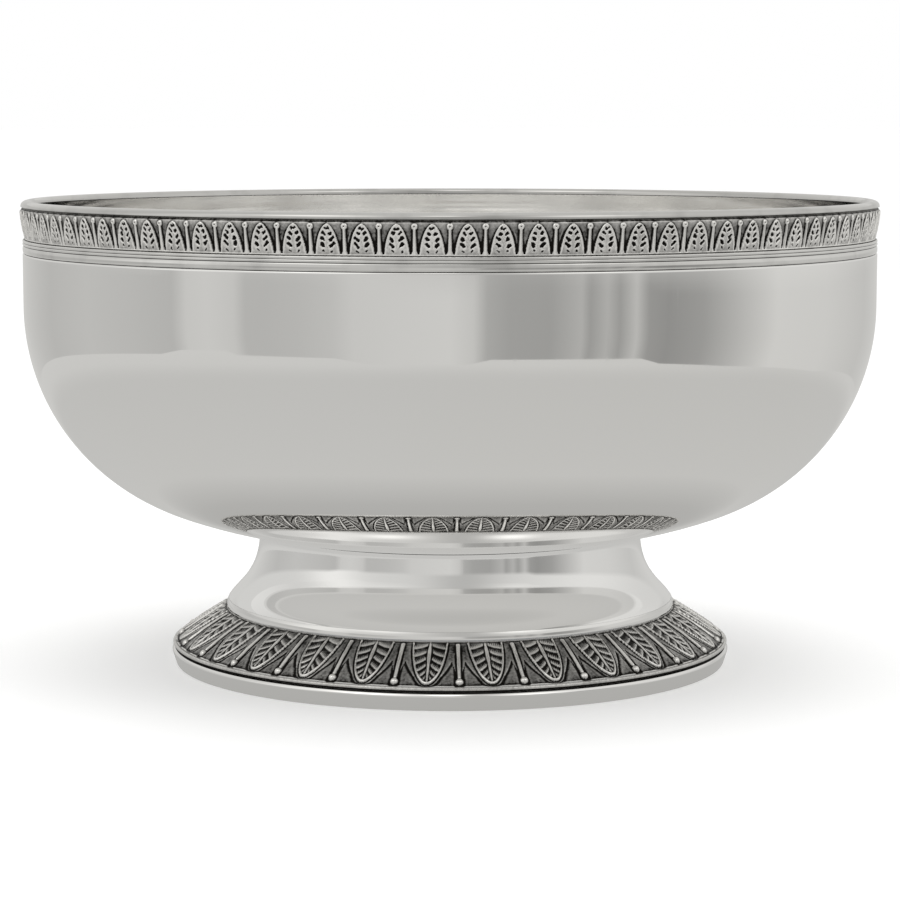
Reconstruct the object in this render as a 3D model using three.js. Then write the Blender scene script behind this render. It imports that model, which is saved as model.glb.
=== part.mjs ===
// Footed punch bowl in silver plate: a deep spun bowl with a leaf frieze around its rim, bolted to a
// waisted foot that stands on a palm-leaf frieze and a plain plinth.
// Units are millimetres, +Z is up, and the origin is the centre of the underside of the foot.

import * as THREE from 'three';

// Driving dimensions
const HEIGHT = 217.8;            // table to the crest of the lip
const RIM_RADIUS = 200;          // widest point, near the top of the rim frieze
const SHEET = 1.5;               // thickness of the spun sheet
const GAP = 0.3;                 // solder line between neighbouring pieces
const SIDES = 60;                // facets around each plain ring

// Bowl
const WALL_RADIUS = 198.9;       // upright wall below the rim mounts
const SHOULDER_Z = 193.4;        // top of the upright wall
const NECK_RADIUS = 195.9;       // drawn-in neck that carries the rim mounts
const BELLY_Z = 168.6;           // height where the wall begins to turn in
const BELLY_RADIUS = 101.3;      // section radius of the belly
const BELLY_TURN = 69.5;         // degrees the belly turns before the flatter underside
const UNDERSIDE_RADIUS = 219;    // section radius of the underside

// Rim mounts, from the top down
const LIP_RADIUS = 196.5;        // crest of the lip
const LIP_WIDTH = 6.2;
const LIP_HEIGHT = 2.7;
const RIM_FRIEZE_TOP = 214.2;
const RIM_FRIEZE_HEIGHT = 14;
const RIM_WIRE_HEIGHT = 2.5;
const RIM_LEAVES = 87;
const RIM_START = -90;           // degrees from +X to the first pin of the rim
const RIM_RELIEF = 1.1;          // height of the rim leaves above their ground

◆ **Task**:
Restate the listing above word for word.

◆ **Expected answer**:
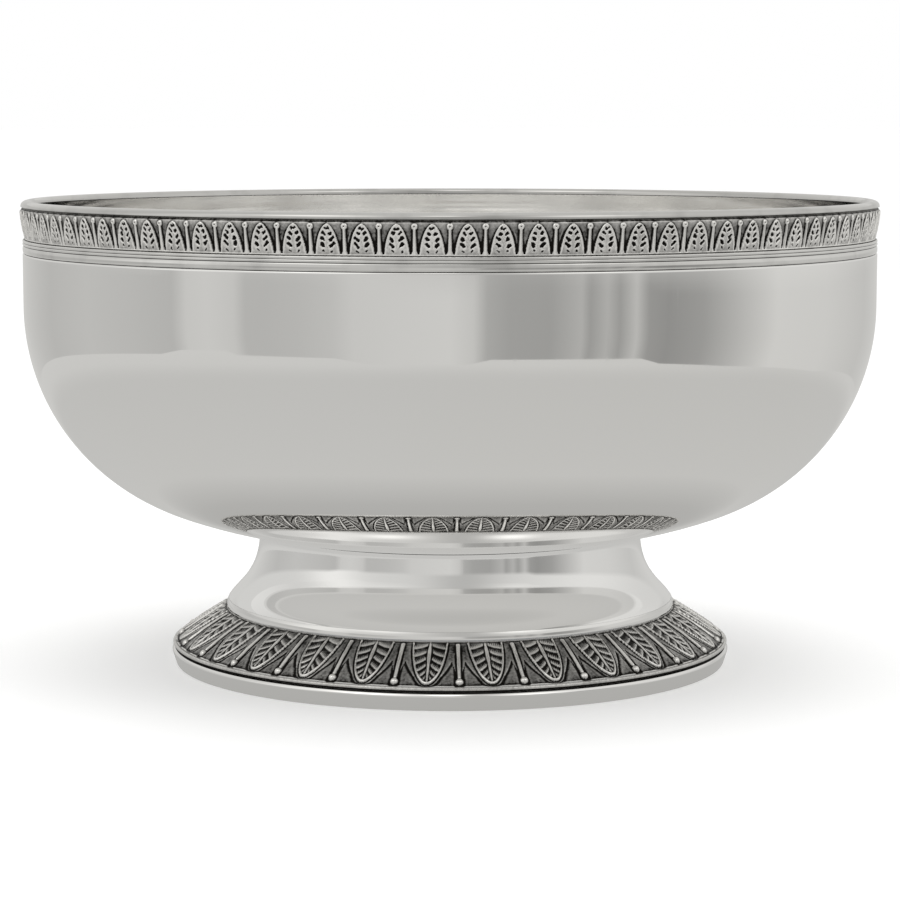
Reconstruct the object in this render as a 3D model using three.js. Then write the Blender scene script behind this render. It imports that model, which is saved as model.glb.
=== part.mjs ===
// Footed punch bowl in silver plate: a deep spun bowl with a leaf frieze around its rim, bolted to a
// waisted foot that stands on a palm-leaf frieze and a plain plinth.
// Units are millimetres, +Z is up, and the origin is the centre of the underside of the foot.

import * as THREE from 'three';

// Driving dimensions
const HEIGHT = 217.8;            // table to the crest of the lip
const RIM_RADIUS = 200;          // widest point, near the top of the rim frieze
const SHEET = 1.5;               // thickness of the spun sheet
const GAP = 0.3;                 // solder line between neighbouring pieces
const SIDES = 60;                // facets around each plain ring

// Bowl
const WALL_RADIUS = 198.9;       // upright wall below the rim mounts
const SHOULDER_Z = 193.4;        // top of the upright wall
const NECK_RADIUS = 195.9;       // drawn-in neck that carries the rim mounts
const BELLY_Z = 168.6;           // height where the wall begins to turn in
const BELLY_RADIUS = 101.3;      // section radius of the belly
const BELLY_TURN = 69.5;         // degrees the belly turns before the flatter underside
const UNDERSIDE_RADIUS = 219;    // section radius of the underside

// Rim mounts, from the top down
const LIP_RADIUS = 196.5;        // crest of the lip
const LIP_WIDTH = 6.2;
const LIP_HEIGHT = 2.7;
const RIM_FRIEZE_TOP = 214.2;
const RIM_FRIEZE_HEIGHT = 14;
const RIM_WIRE_HEIGHT = 2.5;
const RIM_LEAVES = 87;
const RIM_START = -90;           // degrees from +X to the first pin of the rim
const RIM_RELIEF = 1.1;          // height of the rim leaves above their ground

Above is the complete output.